Q: What practical activities has the BMMA undertaken so far?
A: We have formulated and published a model nikah namah or marriage contract, which, in contrast to the ones generally used in India, safeguards the rights of both spouses, and is fully in accordance with the Quran. It was framed by a team of Muslim women scholars, with the help of the well-known Islamic scholar Dr. Asghar Ali Engineer. Till now, almost three hundred marriages have been conducted, mainly in Maharashtra and Gujarat, using this nikah namah.
Two years ago, we launched a national campaign to press for the implementation of the recommendations of the Sachar Committee Report on Muslims. The Congress-led Government, which had appointed the Committee, is doing nothing about it—true to form, it is simply hoodwinking Muslims with false promises—but still we need to keep up the pressure. Our members have been going around in their areas, asking local MLAs, MPs, bank managers and so on what they have, if at all, done for Muslims, and we plan to compile these findings and publish them as a report soon.
Q: Personally speaking, what was the source of inspiration that led you to join this movement?

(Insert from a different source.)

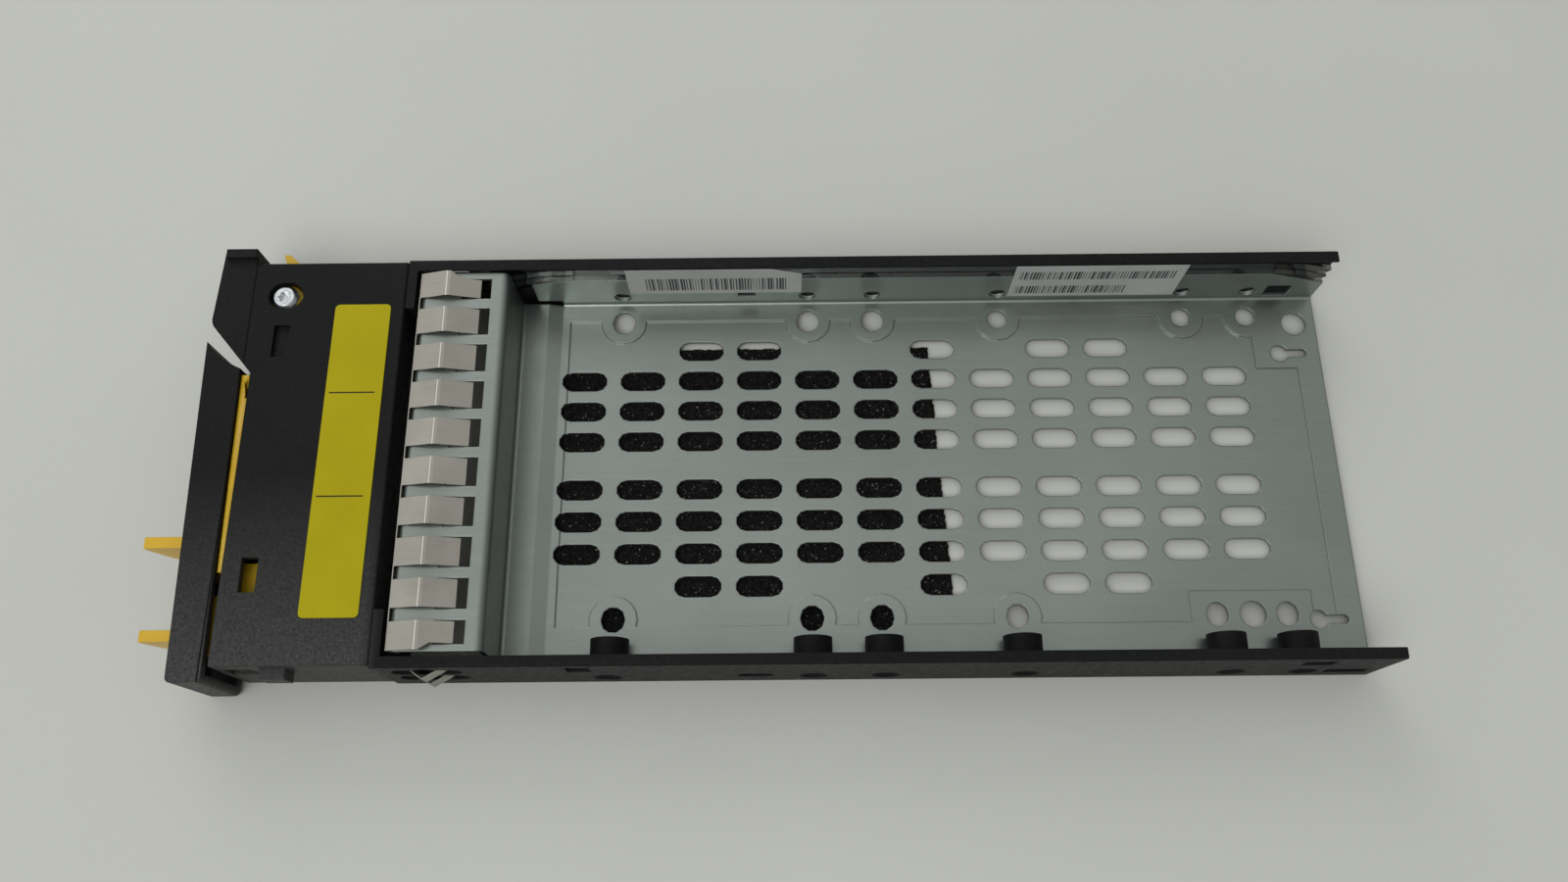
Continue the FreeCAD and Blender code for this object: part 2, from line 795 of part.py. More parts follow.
    # ventilation slots: two groups of three long rows, and a short row outside each
    vent = (d.slot_length, d.slot_width)
    low_row = d.slot_middle - d.slot_short_row
    pairs = [
        (add_stamped_slot, column * d.slot_pitch - d.slot_start, low_row, *vent)
        for column in SHORT_PAIRS
    ]
    first = cut(body, "z", PANEL_UNDER, 0, *pairs)
    spread(body, first, ("x", 2, d.slot_pitch), ("y", 2, 2 * d.slot_short_row))
    single_x = SHORT_SINGLE * d.slot_pitch - d.slot_start
    singles = [
        (add_stamped_slot, single_x, d.slot_middle + side * d.slot_short_row, *vent)
        for side in (-1, 1)
    ]
    cut(body, "z", PANEL_UNDER, 0, *singles)
    low_row = d.slot_middle - d.slot_inner_row - 2 * d.slot_row_pitch
    first = cut(body, "z", PANEL_UNDER, 0, (add_stamped_slot, -d.slot_start, low_row, *vent))
    group = 2 * d.slot_inner_row + 2 * d.slot_row_pitch
    spread(
        body, first,
        ("x", d.slot_columns, d.slot_pitch), ("y", 3, d.slot_row_pitch), ("y", 2, group),
    )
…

A: My source of courage were the Muslim women of Gujarat, where I come from, whom I worked with in the course of the state-sponsored genocide in 2002. In the face of the barbaric criminality, not just of Hindutva mobs but also of the state itself, many Muslims felt it was best to remain silent, to accept things as they were, to remain low and subdued. But it was these women, whose husbands and children had been slaughtered in front of their very eyes, whose houses had been burned down, who refused to keep silent. They wanted to fight back, to denounce the criminals behind the carnage and those who backed them. They came in their hundreds to rallies and demonstrations, even before the Parliament House in Delhi. Many of them were burkha-clad, but that did not stop them from coming out in droves. They were not begging for relief or hand-outs. What they demanded was justice. These women who lit a fire in my heart. If they could be so brave, so committed, why could I not be like them?, I thought.